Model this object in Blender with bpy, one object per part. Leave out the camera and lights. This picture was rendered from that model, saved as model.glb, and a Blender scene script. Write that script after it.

◆ ◆ ◆

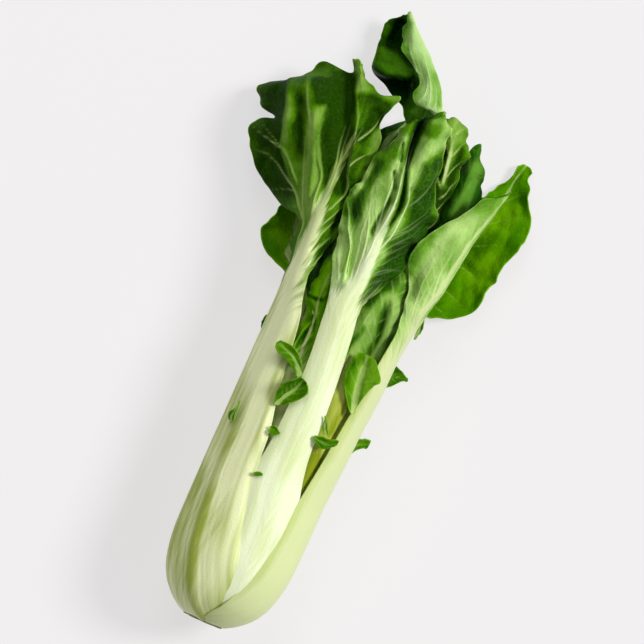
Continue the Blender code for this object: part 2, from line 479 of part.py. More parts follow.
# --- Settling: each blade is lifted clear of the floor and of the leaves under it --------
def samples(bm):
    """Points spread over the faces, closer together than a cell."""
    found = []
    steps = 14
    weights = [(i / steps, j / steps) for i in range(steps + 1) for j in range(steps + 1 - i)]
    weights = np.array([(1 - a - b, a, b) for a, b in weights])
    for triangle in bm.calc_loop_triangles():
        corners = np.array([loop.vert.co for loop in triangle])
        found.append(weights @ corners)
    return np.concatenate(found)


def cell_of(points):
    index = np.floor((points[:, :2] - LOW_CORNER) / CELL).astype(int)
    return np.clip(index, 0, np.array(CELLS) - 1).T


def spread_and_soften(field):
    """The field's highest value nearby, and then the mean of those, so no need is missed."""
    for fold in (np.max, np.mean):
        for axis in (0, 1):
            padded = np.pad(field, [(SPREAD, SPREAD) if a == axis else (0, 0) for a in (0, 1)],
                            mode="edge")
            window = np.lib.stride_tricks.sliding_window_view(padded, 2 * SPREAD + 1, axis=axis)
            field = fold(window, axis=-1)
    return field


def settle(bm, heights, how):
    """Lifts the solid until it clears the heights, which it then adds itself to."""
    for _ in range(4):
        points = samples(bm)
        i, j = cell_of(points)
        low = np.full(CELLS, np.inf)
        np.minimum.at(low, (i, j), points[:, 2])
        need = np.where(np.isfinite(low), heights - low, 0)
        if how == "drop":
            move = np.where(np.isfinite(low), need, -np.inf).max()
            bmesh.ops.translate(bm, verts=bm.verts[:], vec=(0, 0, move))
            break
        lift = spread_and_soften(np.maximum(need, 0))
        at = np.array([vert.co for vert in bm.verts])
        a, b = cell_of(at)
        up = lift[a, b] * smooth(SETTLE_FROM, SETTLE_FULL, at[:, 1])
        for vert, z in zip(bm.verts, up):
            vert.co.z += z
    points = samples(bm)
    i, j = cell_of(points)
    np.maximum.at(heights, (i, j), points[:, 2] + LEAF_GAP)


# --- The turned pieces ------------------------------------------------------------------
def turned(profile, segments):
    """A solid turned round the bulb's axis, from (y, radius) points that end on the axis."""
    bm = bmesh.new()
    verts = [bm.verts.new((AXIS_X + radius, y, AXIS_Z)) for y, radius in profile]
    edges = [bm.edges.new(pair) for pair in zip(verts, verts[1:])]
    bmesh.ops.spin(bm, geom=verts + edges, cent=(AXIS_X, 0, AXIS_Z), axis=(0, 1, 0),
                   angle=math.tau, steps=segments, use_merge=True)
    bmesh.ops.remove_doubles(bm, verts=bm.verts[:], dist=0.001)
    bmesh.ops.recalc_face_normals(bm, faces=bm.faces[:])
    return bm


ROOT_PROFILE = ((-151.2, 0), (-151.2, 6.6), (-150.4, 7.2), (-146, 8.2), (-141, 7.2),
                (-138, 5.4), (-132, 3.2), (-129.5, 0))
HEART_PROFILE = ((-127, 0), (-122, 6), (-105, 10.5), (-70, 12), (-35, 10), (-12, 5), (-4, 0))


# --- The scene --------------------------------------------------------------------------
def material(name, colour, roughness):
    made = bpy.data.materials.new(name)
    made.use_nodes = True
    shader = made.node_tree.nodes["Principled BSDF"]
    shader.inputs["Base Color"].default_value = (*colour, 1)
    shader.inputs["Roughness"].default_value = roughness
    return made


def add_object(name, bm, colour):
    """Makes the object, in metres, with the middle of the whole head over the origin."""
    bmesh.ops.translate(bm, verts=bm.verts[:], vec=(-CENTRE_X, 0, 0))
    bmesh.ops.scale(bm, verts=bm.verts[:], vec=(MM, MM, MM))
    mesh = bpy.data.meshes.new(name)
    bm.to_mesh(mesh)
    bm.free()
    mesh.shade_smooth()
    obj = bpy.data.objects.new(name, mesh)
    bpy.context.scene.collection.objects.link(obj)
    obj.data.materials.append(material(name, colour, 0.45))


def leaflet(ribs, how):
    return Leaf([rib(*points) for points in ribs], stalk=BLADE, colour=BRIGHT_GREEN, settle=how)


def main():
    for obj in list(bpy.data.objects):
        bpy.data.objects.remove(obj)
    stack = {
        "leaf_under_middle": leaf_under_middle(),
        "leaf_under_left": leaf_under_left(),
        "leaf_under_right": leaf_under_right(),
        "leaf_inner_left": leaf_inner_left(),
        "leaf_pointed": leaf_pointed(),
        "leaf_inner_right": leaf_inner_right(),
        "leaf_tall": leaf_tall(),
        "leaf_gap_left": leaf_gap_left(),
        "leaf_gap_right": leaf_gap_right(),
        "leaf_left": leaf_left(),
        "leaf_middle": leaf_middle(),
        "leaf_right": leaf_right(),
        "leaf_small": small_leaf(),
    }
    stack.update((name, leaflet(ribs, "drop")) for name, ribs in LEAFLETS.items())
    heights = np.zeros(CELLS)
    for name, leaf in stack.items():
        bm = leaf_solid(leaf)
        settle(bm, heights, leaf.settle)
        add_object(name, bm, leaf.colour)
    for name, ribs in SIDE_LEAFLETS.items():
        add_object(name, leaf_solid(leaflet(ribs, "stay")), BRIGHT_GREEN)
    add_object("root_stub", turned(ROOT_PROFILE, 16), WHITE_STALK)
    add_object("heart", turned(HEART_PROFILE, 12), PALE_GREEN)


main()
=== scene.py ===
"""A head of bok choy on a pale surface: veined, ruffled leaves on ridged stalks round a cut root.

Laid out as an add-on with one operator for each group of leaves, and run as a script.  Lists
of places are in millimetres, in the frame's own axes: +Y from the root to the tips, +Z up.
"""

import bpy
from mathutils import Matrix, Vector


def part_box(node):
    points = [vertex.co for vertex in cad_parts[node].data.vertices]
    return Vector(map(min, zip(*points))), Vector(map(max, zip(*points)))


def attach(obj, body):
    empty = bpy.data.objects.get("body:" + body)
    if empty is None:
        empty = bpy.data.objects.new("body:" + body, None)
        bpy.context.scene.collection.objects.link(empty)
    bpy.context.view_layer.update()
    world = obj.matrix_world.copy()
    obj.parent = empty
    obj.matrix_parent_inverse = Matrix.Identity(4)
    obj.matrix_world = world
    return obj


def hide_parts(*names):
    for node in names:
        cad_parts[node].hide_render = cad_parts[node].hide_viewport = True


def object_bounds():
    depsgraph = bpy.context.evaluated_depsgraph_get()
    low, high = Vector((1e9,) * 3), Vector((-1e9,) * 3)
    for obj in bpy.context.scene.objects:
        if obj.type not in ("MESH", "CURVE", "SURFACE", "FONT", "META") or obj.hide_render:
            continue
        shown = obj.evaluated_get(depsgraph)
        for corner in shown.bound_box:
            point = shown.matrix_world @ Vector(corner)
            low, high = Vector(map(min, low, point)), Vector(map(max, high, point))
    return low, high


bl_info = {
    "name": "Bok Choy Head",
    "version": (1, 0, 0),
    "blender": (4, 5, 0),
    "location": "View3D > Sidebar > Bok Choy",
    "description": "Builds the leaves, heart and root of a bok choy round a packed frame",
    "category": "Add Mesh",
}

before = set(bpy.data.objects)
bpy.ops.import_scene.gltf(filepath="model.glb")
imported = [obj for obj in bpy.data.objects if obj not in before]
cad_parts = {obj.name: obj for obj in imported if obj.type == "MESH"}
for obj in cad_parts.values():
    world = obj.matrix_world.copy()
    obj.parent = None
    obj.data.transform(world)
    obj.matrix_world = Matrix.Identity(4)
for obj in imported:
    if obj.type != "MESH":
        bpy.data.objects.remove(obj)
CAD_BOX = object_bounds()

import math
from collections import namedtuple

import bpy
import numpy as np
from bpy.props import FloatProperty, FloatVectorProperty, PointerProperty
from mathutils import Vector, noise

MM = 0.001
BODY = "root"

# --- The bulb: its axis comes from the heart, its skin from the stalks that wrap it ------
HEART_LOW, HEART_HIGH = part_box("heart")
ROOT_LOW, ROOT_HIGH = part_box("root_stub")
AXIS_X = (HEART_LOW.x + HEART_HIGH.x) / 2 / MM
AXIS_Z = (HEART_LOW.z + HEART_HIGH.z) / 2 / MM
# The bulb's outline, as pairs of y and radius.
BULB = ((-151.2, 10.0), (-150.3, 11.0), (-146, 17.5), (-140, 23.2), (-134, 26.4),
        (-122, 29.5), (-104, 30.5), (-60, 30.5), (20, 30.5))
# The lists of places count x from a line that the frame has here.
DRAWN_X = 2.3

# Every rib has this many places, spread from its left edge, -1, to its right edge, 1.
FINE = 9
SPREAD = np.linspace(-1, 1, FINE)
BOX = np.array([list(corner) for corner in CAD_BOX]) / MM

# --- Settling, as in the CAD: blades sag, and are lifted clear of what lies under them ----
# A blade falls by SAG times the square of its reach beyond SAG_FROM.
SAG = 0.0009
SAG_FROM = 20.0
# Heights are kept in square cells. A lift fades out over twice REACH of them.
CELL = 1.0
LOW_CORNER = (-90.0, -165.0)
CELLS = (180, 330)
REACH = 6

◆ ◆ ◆

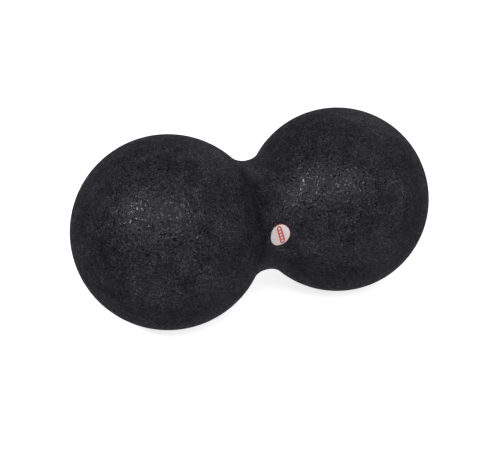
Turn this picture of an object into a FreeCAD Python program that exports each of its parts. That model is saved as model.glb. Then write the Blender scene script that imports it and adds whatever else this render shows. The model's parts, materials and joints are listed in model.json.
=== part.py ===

◆ ◆ ◆

*Stated task:* Only the lines from the one containing "from mathutils import Matrix, Vector" to the one containing "return low, high" are to be printed, both ends included, exactly as written.

*Response for this exercise:*
from mathutils import Matrix, Vector


def part_box(node):
    points = [vertex.co for vertex in cad_parts[node].data.vertices]
    return Vector(map(min, zip(*points))), Vector(map(max, zip(*points)))


def attach(obj, body):
    empty = bpy.data.objects.get("body:" + body)
    if empty is None:
        empty = bpy.data.objects.new("body:" + body, None)
        bpy.context.scene.collection.objects.link(empty)
    bpy.context.view_layer.update()
    world = obj.matrix_world.copy()
    obj.parent = empty
    obj.matrix_parent_inverse = Matrix.Identity(4)
    obj.matrix_world = world
    return obj


def hide_parts(*names):
    for node in names:
        cad_parts[node].hide_render = cad_parts[node].hide_viewport = True


def object_bounds():
    depsgraph = bpy.context.evaluated_depsgraph_get()
    low, high = Vector((1e9,) * 3), Vector((-1e9,) * 3)
    for obj in bpy.context.scene.objects:
        if obj.type not in ("MESH", "CURVE", "SURFACE", "FONT", "META") or obj.hide_render:
            continue
        shown = obj.evaluated_get(depsgraph)
        for corner in shown.bound_box:
            point = shown.matrix_world @ Vector(corner)
            low, high = Vector(map(min, low, point)), Vector(map(max, high, point))
    return low, high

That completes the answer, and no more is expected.